The last thing you need is a mentor who shirks responsibility. This can be a refusal to take accountability for mistakes and a lack of commitment to your mentoring relationship. You want your mentor to be someone you can rely on and believe. Deflecting responsibility for their actions and shortcomings only reveals that they have a lot of room to grow before they’re cut out to be a mentor.
Red Flag #3: They’re egocentric.
Bad mentors like to hear themselves talk – and often about themselves. They may even feel a sense of superiority over you. That’s the last thing you want! The job of the mentor is to help you realize your potential and navigate your career with skill and integrity. They can’t do that if they’re focused solely on themselves and their own advancement.
Red Flag #4: You don’t feel the need to improve.

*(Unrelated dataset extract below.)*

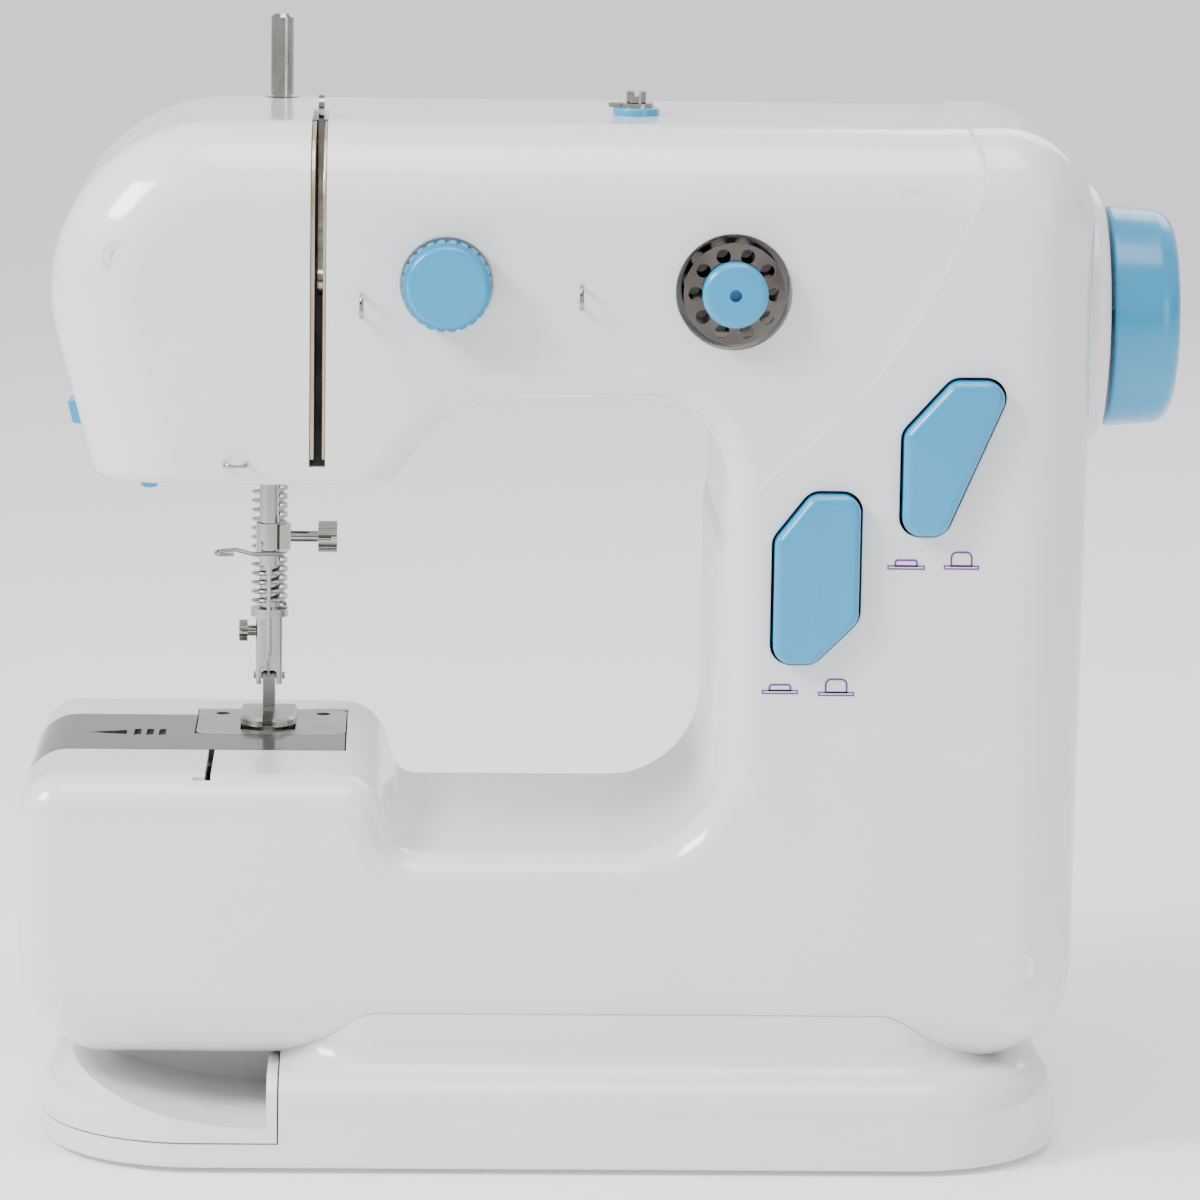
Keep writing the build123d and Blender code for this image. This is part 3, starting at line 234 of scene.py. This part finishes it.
# %% [markdown]
# ## Effects that several finishes share
# Moulded plastic has a faint orange-peel ripple and slow patches where hands have polished or
# dulled it. Machined metal has fine tool lines, and every worked edge gets a painted highlight.
# Each effect is a node group with its own inputs, so a finish only chooses its numbers.

# %% Node helpers


def new_group(name, inputs, outputs):
    """An empty shader group with value inputs {name: default} and value outputs [name]."""
    group = bpy.data.node_groups.new(name, "ShaderNodeTree")
    for label, default in inputs.items():
        socket = group.interface.new_socket(label, in_out="INPUT", socket_type="NodeSocketFloat")
        socket.default_value = default
    for label in outputs:
        group.interface.new_socket(label, in_out="OUTPUT", socket_type="NodeSocketFloat")
    return group, group.nodes.new("NodeGroupInput"), group.nodes.new("NodeGroupOutput")


def place(tree, kind, **settings):
    """Adds a node; a setting named after a property sets it, and in_Name sets that socket."""
    node = tree.nodes.new(kind)
    for label, value in settings.items():
        if label.startswith("in_"):
            node.inputs[label[3:].replace("_", " ")].default_value = value
        else:
            setattr(node, label, value)
    return node


def noise(tree, coords, scale, detail=3.0):
    """A noise texture on the given coordinates; scale may be a number or a group's socket."""
    texture = place(tree, "ShaderNodeTexNoise", in_Detail=detail)
    tree.links.new(coords, texture.inputs["Vector"])
    if isinstance(scale, (int, float)):
        texture.inputs["Scale"].default_value = scale
    else:
        tree.links.new(scale, texture.inputs["Scale"])
    return texture.outputs["Fac"]


def remap(tree, value, low, high, to_low, to_high):
    """Stretches low..high to to_low..to_high, held at both ends."""
    node = place(tree, "ShaderNodeMapRange", in_From_Min=low, in_From_Max=high,
                 in_To_Min=to_low, in_To_Max=to_high)
    tree.links.new(value, node.inputs["Value"])
    return node.outputs["Result"]


def object_coords(tree):
    """Positions in the piece's own space, which is the machine's space."""
    return tree.nodes.new("ShaderNodeTexCoord").outputs["Object"]


print("node helpers:", new_group.__name__, place.__name__, noise.__name__, remap.__name__)

# %% [markdown]
# The skin of moulded plastic gives three masks: a fine ripple as a height, broad patches that hands
# have dulled, and dust, which settles as specks on faces that look up.

# %% Group: the skin of moulded plastic
skin, skin_in, skin_out = new_group("moulded skin", {"Ripple": 900.0, "Patches": 28.0},
                                    ["Height", "Handled", "Dust"])
here = object_coords(skin)
skin.links.new(noise(skin, here, skin_in.outputs["Ripple"], 2.0), skin_out.inputs["Height"])
patches = noise(skin, here, skin_in.outputs["Patches"], 5.0)
skin.links.new(remap(skin, patches, 0.35, 0.68, 0.0, 1.0), skin_out.inputs["Handled"])
facing_up = place(skin, "ShaderNodeSeparateXYZ")
skin.links.new(skin.nodes.new("ShaderNodeNewGeometry").outputs["Normal"], facing_up.inputs[0])
level_mask = remap(skin, facing_up.outputs["Z"], 0.3, 1.0, 0.0, 1.0)
specks = remap(skin, noise(skin, here, 420.0, 6.0), 0.5, 0.7, 0.0, 1.0)
dust = place(skin, "ShaderNodeMath", operation="MULTIPLY")
skin.links.new(level_mask, dust.inputs[0])
skin.links.new(specks, dust.inputs[1])
skin.links.new(dust.outputs[0], skin_out.inputs["Dust"])
print("group:", skin.name)

# %% [markdown]
# A worked edge is found by comparing two normals, the rounded one of a Bevel node and the face's
# own. They agree on a flat face and part at an edge, so one minus their dot product marks the edge.

# %% Group: worked edges
edges, edges_in, edges_out = new_group("worked edges", {"Strength": 5.0}, ["Edge"])
rounded = place(edges, "ShaderNodeBevel", samples=4, in_Radius=0.5 * MM)
flat = edges.nodes.new("ShaderNodeNewGeometry")
match = place(edges, "ShaderNodeVectorMath", operation="DOT_PRODUCT")
edges.links.new(rounded.outputs["Normal"], match.inputs[0])
edges.links.new(flat.outputs["Normal"], match.inputs[1])
lack = place(edges, "ShaderNodeMath", operation="SUBTRACT")
lack.inputs[0].default_value = 1.0
edges.links.new(match.outputs["Value"], lack.inputs[1])
gain = place(edges, "ShaderNodeMath", operation="MULTIPLY", use_clamp=True)
edges.links.new(lack.outputs[0], gain.inputs[0])
edges.links.new(edges_in.outputs["Strength"], gain.inputs[1])
edges.links.new(gain.outputs[0], edges_out.inputs["Edge"])
print("group:", edges.name)

# %% [markdown]
# Tool lines are noise on coordinates that are scaled apart along the axes: the faster an axis
# changes, the finer the lines across it. A second, even noise is the smudge of fingers.

# %% Group: tool lines on metal
lines, lines_in, lines_out = new_group("tool lines", {"Along X": 40.0, "Along Y": 40.0, "Along Z": 40.0},
                                       ["Line", "Smudge"])
here = object_coords(lines)
spread = place(lines, "ShaderNodeCombineXYZ")
for axis in "XYZ":
    lines.links.new(lines_in.outputs["Along " + axis], spread.inputs[axis])
stretched = place(lines, "ShaderNodeVectorMath", operation="MULTIPLY")
lines.links.new(here, stretched.inputs[0])
lines.links.new(spread.outputs[0], stretched.inputs[1])
lines.links.new(noise(lines, stretched.outputs[0], 1.0, 6.0), lines_out.inputs["Line"])
smudge = remap(lines, noise(lines, here, 90.0, 4.0), 0.4, 0.7, 0.0, 1.0)
lines.links.new(smudge, lines_out.inputs["Smudge"])
print("group:", lines.name)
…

If mentors are there to help you reach your full potential, they must help you see where you have room to grow. If your mentor leaves you feeling as though you’re fine just as you are and you have no room for improvement, you’ve got a bad mentor. Look for someone who is going to give you the tough (yet constructive) critique. They’re not there to be your yes-man – they’re there to help you become the best version of yourself.
Red Flag #5: They’re bad listeners.
Listening well is a lot harder than most people think. A bad mentor will steamroll you in any given conversation, leaving little room for listening, let alone a productive conversation. Beware the person who always turns the conversation back to themselves. You need a mentor that listens to you and waits to respond.
Red Flag #6: They ignore set boundaries.
The mentor/mentee relationship is a special one. The context of that relationship very much matters. Whether you’re in a workplace program or seeking out a mentor on your own, you’ve got to have an idea of where to set boundaries. Make your expectations clear and do not tolerate a violation of your boundaries.
Red Flag #7: They deny their own weaknesses.
No mentor is perfect. It makes sense that a mentor would want to present a pristine image to their mentee – after all, they’re supposed to be the expert! Part of being a good mentor, though, is admitting to shortcomings. Even mentors have room for growth and that is a learning opportunity for both parties. Mentors who deny their flaws and failures may inadvertently set unattainable expectations.
Red Flag #8: Their feedback isn’t helpful.
Feedback, both positive and negative, must be constructive to be of any use. You shouldn’t leave your mentor feeling you’ve done a good job without knowing why and how you can apply your success to future endeavors. In the same way, it’s not helpful to be told that you’ve failed or otherwise performed poorly without insights into what went wrong and how to correct the issue. Look for mentors who always present feedback with your ongoing growth in mind.